- Directed by: Clyde Geronimi
- Story by: Eric Gurney Dick Huemer
- Based on: Peter and the Wolf by Sergei Prokofiev
- Produced by: Walt Disney
- Starring: Jimmy MacDonald Pinto Colvig
- Narrated by: Sterling Holloway
- Music by: Edward H. Plumb Kurt Graunke (conductor)
- Animation by: Ollie Johnston Ward Kimball Eric Larson John Lounsbery George Rowley (effects)
- Layouts by: Charles Philippi Hugh Hennessy
- Backgrounds by: Claude Coats
- Production company: Walt Disney Productions
- Distributed by: RKO Radio Pictures
- Release date: August 15, 1946 (USA);
- Running time: 15 minutes
- Country: United States

= Peter and the Wolf (1946 film) =

Peter and the Wolf is a 1946 animated short based on the 1936 musical composition/fairy tale by Sergei Prokofiev, produced by Walt Disney and narrated by Sterling Holloway. It was originally released theatrically as a segment in Make Mine Music. It was re-issued the following year accompanying a re-issue of Fantasia (as a short subject before the film), then released separately on home video in the 1990s.

==Background==

Prokofiev, while touring the West in 1938, visited Los Angeles and met Walt Disney. Prokofiev performed the piano version of Peter and the Wolf for "le papa de Mickey Mouse", as Prokofiev described him in a letter to his sons. Disney was impressed, and considered adding an animated version of Peter and the Wolf to Fantasia, which was to be released in 1940. Due to the war, these plans fell through, and it was not until 1946 that Disney released his version of Peter and the Wolf. It is not known if Prokofiev, by that point behind the Iron Curtain, was aware of this.

==Plot==
In Disney's animated adaptation of Prokofiev's masterpiece, in which every character is represented musically by a different instrument. The apparent setting is Russia. A young Peter decides to go hunting for the wolf that has been prowling around the village. Along the way, he is joined by his friends Sasha the songbird, Sonia the duck, and Ivan the cat. All the fun comes to end, however, when the hungry wolf makes an appearance.

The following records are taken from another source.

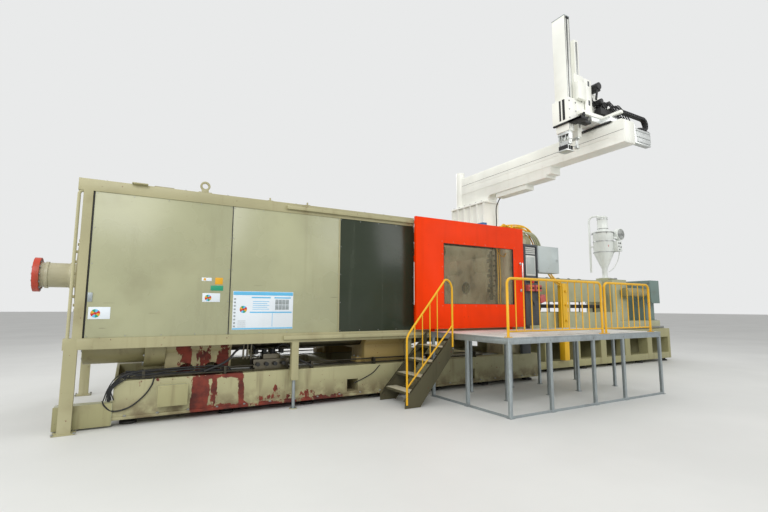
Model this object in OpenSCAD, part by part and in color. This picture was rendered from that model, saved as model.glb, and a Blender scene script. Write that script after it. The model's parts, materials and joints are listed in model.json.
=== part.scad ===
/* [Beds] */
// Height of the levelling feet under both beds
foot_h = 90; // [70:5:110]
// Radius of a levelling foot
foot_r = 110; // [80:5:130]
// Width of the clamp bed
bed_w = 2700; // [2640:10:2760]
// Height of the clamp bed's top above the floor
bed_top = 600; // [560:5:640]
// Reach of the clamp bed behind the mould face
bed_rear = 7350; // [7250:10:7400]
// Reach of the clamp bed past the mould face
bed_front = 950; // [945:5:1000]
// Plate thickness of the beds
bed_plate = 40; // [25:1:60]
// Width of a clamp way
way_w = 260; // [200:5:300]
// Thickness of a clamp way
way_t = 20; // [10:1:30]
// Width of the injection bed
inj_bed_w = 1400; // [1300:10:1440]
// Height of the injection bed's top above the floor
inj_bed_top = 1000; // [940:5:1030]
// Far end of the injection bed from the mould face
inj_bed_end = 7700; // [7500:10:7900]
// Height of an injection guide rail
guide_h = 70; // [50:1:90]
// Distance of a guide rail from the centre line
guide_y = 520; // [460:5:560]

/* [Clamp] */
// Height of the platens' underside above the clamp bed
platen_lift = 250; // [210:5:290]
// Space between the platens as they stand
daylight = 2450; // [2400:10:2500]
// Stroke that closes the clamp
close_stroke = 1250; // [1100:10:1300]
// Stroke that opens the clamp further
open_stroke = 600; // [300:10:620]
// Width of the platens
platen_w = 2560; // [2520:10:2600]
// Height of the platens
platen_h = 2500; // [2460:10:2540]
// Corner chamfer of the platens
platen_chamfer = 150; // [100:5:200]
// Thickness of the fixed platen
fixed_t = 750; // [700:5:751]
// Thickness of the moving platen
moving_t = 1000; // [940:5:1060]
// Thickness of the rear platen
rear_t = 930; // [900:5:960]
// Distance from the mould face to the rear platen
rear_gap = 5800; // [5750:5:5820]
// Radius of a tie bar
tie_r = 160; // [140:1:175]
// Distance of a tie bar from the centre line, across
tie_y = 960; // [940:5:980]
// Distance of a tie bar from the centre line, upwards
tie_up = 1020; // [1000:5:1030]
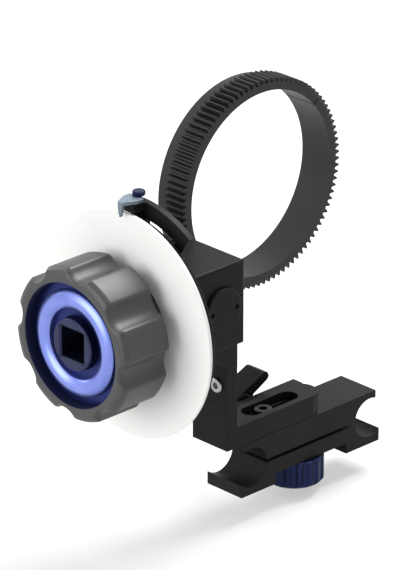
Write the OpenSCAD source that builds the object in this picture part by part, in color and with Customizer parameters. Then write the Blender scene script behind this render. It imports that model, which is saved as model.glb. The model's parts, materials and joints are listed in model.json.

==Differences from the original==
This version makes several changes to the original story, for example:
- During the character introduction, the animals are given names: "Sasha" the songbird, "Sonia" the duck, and "Ivan" the cat.
- As the cartoon begins, Peter and his friends already know there is a wolf nearby and are preparing to catch him. Also, Peter's grandfather shows up almost immediately, whereas in most versions of the story he doesn't appear until just before the wolf shows up, plus here he isn't present in the parade following the wolf's capture.
- The hunters also get names at a later point in the story: "Misha" (the fat one), "Yasha" (the tall one), and "Vladimir" (the tiny one, whom Sterling Holloway identifies).
- Peter day-dreams of hunting and catching the wolf and exits the garden carrying a wooden "pop-gun" rifle with the purpose of hunting the wolf down.
- At the end, in a complete reversal of the original (and to make the story more child-friendly), it turns out that the duck, Sonia, has not been eaten by the wolf. (The wolf is shown chasing Sonia, who eventually dives into an old tree's hollow trunk. The wolf sticks his snout in after her and begins to thrash about as feathers stream out from other holes in the tree. He returns in view with some of Sonia's feathers in his mouth, licking his jaws in visible satisfaction. Peter, Ivan, and Sasha tearfully assume that Sonia has been eaten. After the wolf has been caught, Sasha is shown mourning Sonia at the base of the tree. She comes out of the tree trunk at that point and they are happily reunited as they both race to Peter's village).

==In other media==
An audio recording of this version with expanded narration by Sterling Holloway was released on Disneyland Records (DQ-1242).

Peter and the Wolf is featured on DVD in the Walt Disney Gold Classic Collection release of Make Mine Music and in Walt Disney's It's a Small World of Fun! Vol. 2.